Türkçülük Hareketine Katkıları
Nihal Atsız, hayatı boyunca Türkçülük ideolojisini savunmuş ve bu ideolojinin en güçlü temsilcilerinden biri olmuştur. Onun yazıları, makaleleri ve kitapları, Türkçülük hareketine önemli katkılar sağlamış ve bu hareketin gelişimine büyük bir ivme kazandırmıştır.

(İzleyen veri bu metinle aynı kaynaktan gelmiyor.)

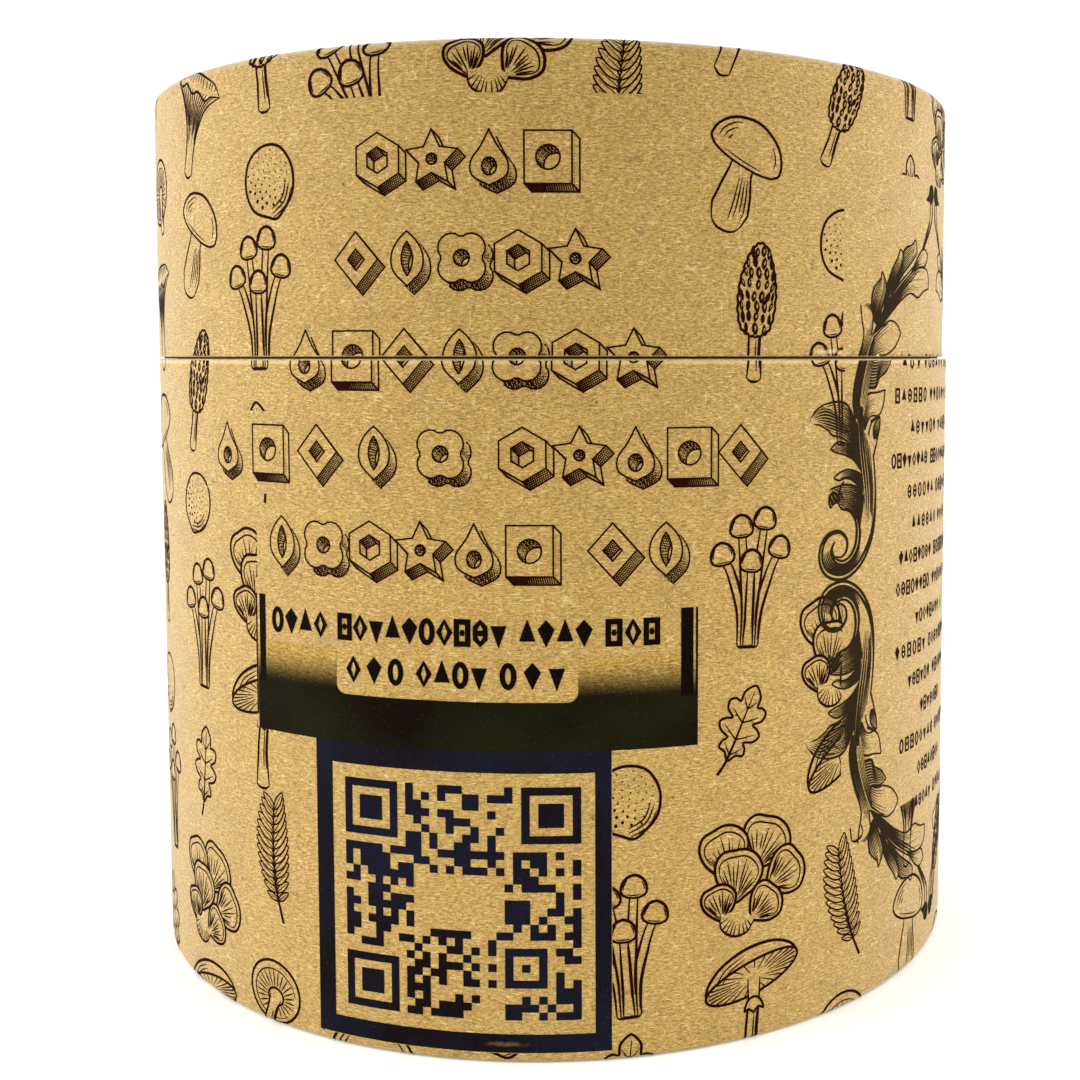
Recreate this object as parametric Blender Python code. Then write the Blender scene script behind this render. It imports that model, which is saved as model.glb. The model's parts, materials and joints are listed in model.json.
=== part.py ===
"""Round cardboard tube box with a lift-off lid, closed.

The base is a wound tube whose bottom end is rolled inwards under a flat disc. A thinner
neck tube is glued inside it and stands above the seam, where the lid slides over it. The
lid is a shorter tube, rolled inwards at its top end over a disc of its own.

Metres, +Z up. The origin is on the surface the box stands on, in the middle of the base.
"""

import math

import bmesh
import bpy

# overall sizes
BASE_RADIUS = 0.0760
LID_RADIUS = 0.0756
BASE_HEIGHT = 0.1072
TOTAL_HEIGHT = 0.1541

# the lid has a little play on its neck and sits slightly to one side
LID_OFFSET_X = -0.0004

# paperboard thicknesses
BASE_WALL = 0.0022
LID_WALL = 0.0018
NECK_WALL = 0.0015
DISC_THICKNESS = 0.0018

# the neck tube
NECK_RADIUS = 0.0731
NECK_STANDS_ABOVE_SEAM = 0.0280

# rolled rims
RIM_WIDTH = 0.0038
RIM_DEPTH = 0.0034
RIM_INNER_ROUND = 0.0010
BASE_RIM_ROUND = 0.0010
LID_RIM_ROUND = 0.0018

# cut edges at the seam, worn round by handling
BASE_EDGE_ROUND = 0.0005
LID_EDGE_ROUND = 0.0003
NECK_EDGE_ROUND = 0.0004
DISC_EDGE_ROUND = 0.0003

# clearance between pieces that touch
GAP = 0.0003

# mesh detail
SEGMENTS = 96
RIM_STEPS = 4
EDGE_STEPS = 2

KRAFT_PRINTED = (0.515, 0.312, 0.120)
KRAFT_PLAIN = (0.440, 0.270, 0.125)
PAPER_ROUGHNESS = 0.82


def clear_scene():
    for item in list(bpy.data.objects):
        bpy.data.objects.remove(item, do_unlink=True)


def paper(name, colour):
    material = bpy.data.materials.new(name)
    material.use_nodes = True
    shader = material.node_tree.nodes["Principled BSDF"]
    shader.inputs["Base Color"].default_value = (*colour, 1.0)
    shader.inputs["Roughness"].default_value = PAPER_ROUGHNESS
    shader.inputs["Metallic"].default_value = 0.0
    return material


def corner(radius, height, size, start, steps):
    """Points of a quarter circle about (radius, height), clockwise from an angle in degrees."""
    angles = [math.radians(start - 90.0 * i / steps) for i in range(steps + 1)]
    return [(radius + size * math.cos(a), height + size * math.sin(a)) for a in angles]


def rolled_tube_outline(radius, wall, length, edge_round, rim_round):
    """Outline of a tube that stands on its rolled rim, down its outer side first.

    The rim is at height 0 and the cut edge at the tube's length.
    """
    rim_inside = radius - RIM_WIDTH
    outline = corner(radius - edge_round, length - edge_round, edge_round, 90, EDGE_STEPS)
    outline += corner(radius - rim_round, rim_round, rim_round, 0, RIM_STEPS)
    outline += corner(
        rim_inside + RIM_INNER_ROUND, RIM_INNER_ROUND, RIM_INNER_ROUND, -90, RIM_STEPS
    )
    outline += [
        (rim_inside, RIM_DEPTH),
        (radius - wall, RIM_DEPTH),
        (radius - wall, length),
    ]
    return outline


def neck_outline(bottom, top):
    """Outline of the plain neck tube, with its top edge eased on both sides."""
    inside = NECK_RADIUS - NECK_WALL
    eased = top - NECK_EDGE_ROUND
    return [
        (NECK_RADIUS - NECK_EDGE_ROUND, top),
        (NECK_RADIUS, eased),
        (NECK_RADIUS, bottom),
        (inside, bottom),
        (inside, eased),
        (inside + NECK_EDGE_ROUND, top),
    ]


def upside_down(outline, top):
    """The outline turned over, so that what was at height 0 is at the given top."""
    return [(radius, top - height) for radius, height in reversed(outline)]


def shade_round(mesh):
    mesh.shade_smooth()
    mesh.set_sharp_from_angle(angle=math.radians(35))


def turned_piece(name, outline, material):
    """A closed outline swept once round the upright axis."""
    mesh = bpy.data.meshes.new(name)
    points = [(radius, 0.0, height) for radius, height in outline]
    count = len(points)
    mesh.from_pydata(points, [(i, (i + 1) % count) for i in range(count)], [])
    mesh.materials.append(material)
    piece = bpy.data.objects.new(name, mesh)
    bpy.context.collection.objects.link(piece)
    sweep = piece.modifiers.new("Sweep", "SCREW")
    sweep.axis = "Z"
    sweep.steps = SEGMENTS
    sweep.render_steps = SEGMENTS
    sweep.use_merge_vertices = True
    sweep.merge_threshold = 0.00001
    sweep.use_smooth_shade = True
    return piece


def disc_piece(name, radius, bottom, material):
    """A flat paperboard disc with eased edges."""
    mesh = bpy.data.meshes.new(name)
    shape = bmesh.new()
    bmesh.ops.create_cone(
        shape,
        cap_ends=True,
        segments=SEGMENTS,
        radius1=radius,
        radius2=radius,
        depth=DISC_THICKNESS,
    )
    rims = [edge for edge in shape.edges if abs(edge.verts[0].co.z - edge.verts[1].co.z) < 1e-7]
    bmesh.ops.bevel(
        shape, geom=rims, offset=DISC_EDGE_ROUND, segments=1, profile=0.5, affect="EDGES"
    )
    shape.to_mesh(mesh)
    shape.free()
    mesh.materials.append(material)
    shade_round(mesh)
    piece = bpy.data.objects.new(name, mesh)
    piece.location.z = bottom + DISC_THICKNESS / 2
    bpy.context.collection.objects.link(piece)
    return piece


def build_base(printed, plain):
    inside = BASE_RADIUS - BASE_WALL
    outline = rolled_tube_outline(
        BASE_RADIUS, BASE_WALL, BASE_HEIGHT, BASE_EDGE_ROUND, BASE_RIM_ROUND
    )
    disc_bottom = RIM_DEPTH + GAP
    neck_bottom = disc_bottom + DISC_THICKNESS + GAP
    neck_top = BASE_HEIGHT + NECK_STANDS_ABOVE_SEAM
    turned_piece("base_tube", outline, printed)
    disc_piece("base_disc", inside - GAP, disc_bottom, plain)
    turned_piece("base_neck", neck_outline(neck_bottom, neck_top), plain)


def build_lid(printed, plain):
    inside = LID_RADIUS - LID_WALL
    length = TOTAL_HEIGHT - BASE_HEIGHT - GAP
    outline = rolled_tube_outline(LID_RADIUS, LID_WALL, length, LID_EDGE_ROUND, LID_RIM_ROUND)
    disc_bottom = TOTAL_HEIGHT - RIM_DEPTH - GAP - DISC_THICKNESS
    tube = turned_piece("lid_tube", upside_down(outline, TOTAL_HEIGHT), printed)
    disc = disc_piece("lid_disc", inside - GAP, disc_bottom, plain)
    for piece in (tube, disc):
        piece.location.x = LID_OFFSET_X


def main():
    clear_scene()
    printed = paper("kraft_printed", KRAFT_PRINTED)
    plain = paper("kraft_plain", KRAFT_PLAIN)
    build_base(printed, plain)
    build_lid(printed, plain)


main()
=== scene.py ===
import json
import math
import random
from functools import partial

import bmesh
import bpy
import numpy
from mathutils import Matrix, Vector
from mathutils.geometry import delaunay_2d_cdt, tessellate_polygon

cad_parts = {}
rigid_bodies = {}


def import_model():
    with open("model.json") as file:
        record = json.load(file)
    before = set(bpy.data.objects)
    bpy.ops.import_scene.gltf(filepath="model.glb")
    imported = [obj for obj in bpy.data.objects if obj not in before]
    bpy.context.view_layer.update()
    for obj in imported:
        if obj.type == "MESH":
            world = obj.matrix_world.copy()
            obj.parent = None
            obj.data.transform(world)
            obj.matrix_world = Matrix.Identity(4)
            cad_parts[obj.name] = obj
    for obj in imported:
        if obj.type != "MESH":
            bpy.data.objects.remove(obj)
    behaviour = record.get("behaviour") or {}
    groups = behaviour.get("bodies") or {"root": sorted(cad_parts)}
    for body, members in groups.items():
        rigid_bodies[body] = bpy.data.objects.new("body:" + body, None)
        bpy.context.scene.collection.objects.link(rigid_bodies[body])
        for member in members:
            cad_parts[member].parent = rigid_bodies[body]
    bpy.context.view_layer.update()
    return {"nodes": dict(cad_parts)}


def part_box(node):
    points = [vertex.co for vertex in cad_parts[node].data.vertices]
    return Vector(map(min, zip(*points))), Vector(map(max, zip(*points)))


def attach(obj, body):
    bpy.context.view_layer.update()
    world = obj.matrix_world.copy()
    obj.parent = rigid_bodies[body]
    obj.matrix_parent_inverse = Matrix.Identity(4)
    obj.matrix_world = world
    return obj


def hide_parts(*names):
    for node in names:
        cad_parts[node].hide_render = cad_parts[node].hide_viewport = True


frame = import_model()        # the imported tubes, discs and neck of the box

mm = 0.001
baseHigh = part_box("base_tube")[1]
lidLow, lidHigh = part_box("lid_tube")

# the printed paper unrolled, in mm: u runs round the box from its front, v up from the floor
radius = baseHigh.x / mm
halfRound = math.pi * radius
baseTop, topEdge = baseHigh.z / mm, lidHigh.z / mm
seam = (baseHigh.z + lidLow.z) / 2 / mm
lidRadius, lidCentre = (lidHigh.x - lidLow.x) / 2 / mm, (lidHigh.x + lidLow.x) / 2 / mm


# helpers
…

Atsız’ın eserleri, Türkçülük ideolojisinin temellerini oluşturan düşünceleri barındırır ve bu düşünceler, birçok Türkçü tarafından benimsenmiştir.
Atsız’ın özellikle gençler üzerinde büyük bir etkisi olmuştur. Onun yazıları, Türk gençliğine milli bilinç aşılamış ve onları Türk tarihine ve kültürüne daha fazla ilgi duymaya teşvik etmiştir. Atsız, aynı zamanda Türk dilinin sadeleşmesi ve Türk tarihinin doğru bir şekilde aktarılması konularında da önemli çalışmalar yapmıştır.
Nihal Atsız, Türk düşünce dünyasında derin izler bırakmış, Türkçülük hareketinin öncülerinden biri olarak hatırlanan önemli bir figürdür. Onun yazıları, düşünceleri ve ideolojisi, Türkçülük hareketinin gelişimine büyük katkılar sağlamış ve bu hareketin en güçlü temsilcilerinden biri olmuştur.
Atsız, hayatı boyunca karşılaştığı zorluklara rağmen, Türkçülük ideolojisini savunmaktan hiçbir zaman vazgeçmemiştir. Bugün, Nihal Atsız’ın eserleri ve düşünceleri, Türkçülük hareketinin temel taşlarından biri olarak kabul edilmekte ve onun mirası, Türk düşünce dünyasında yaşamaya devam etmektedir.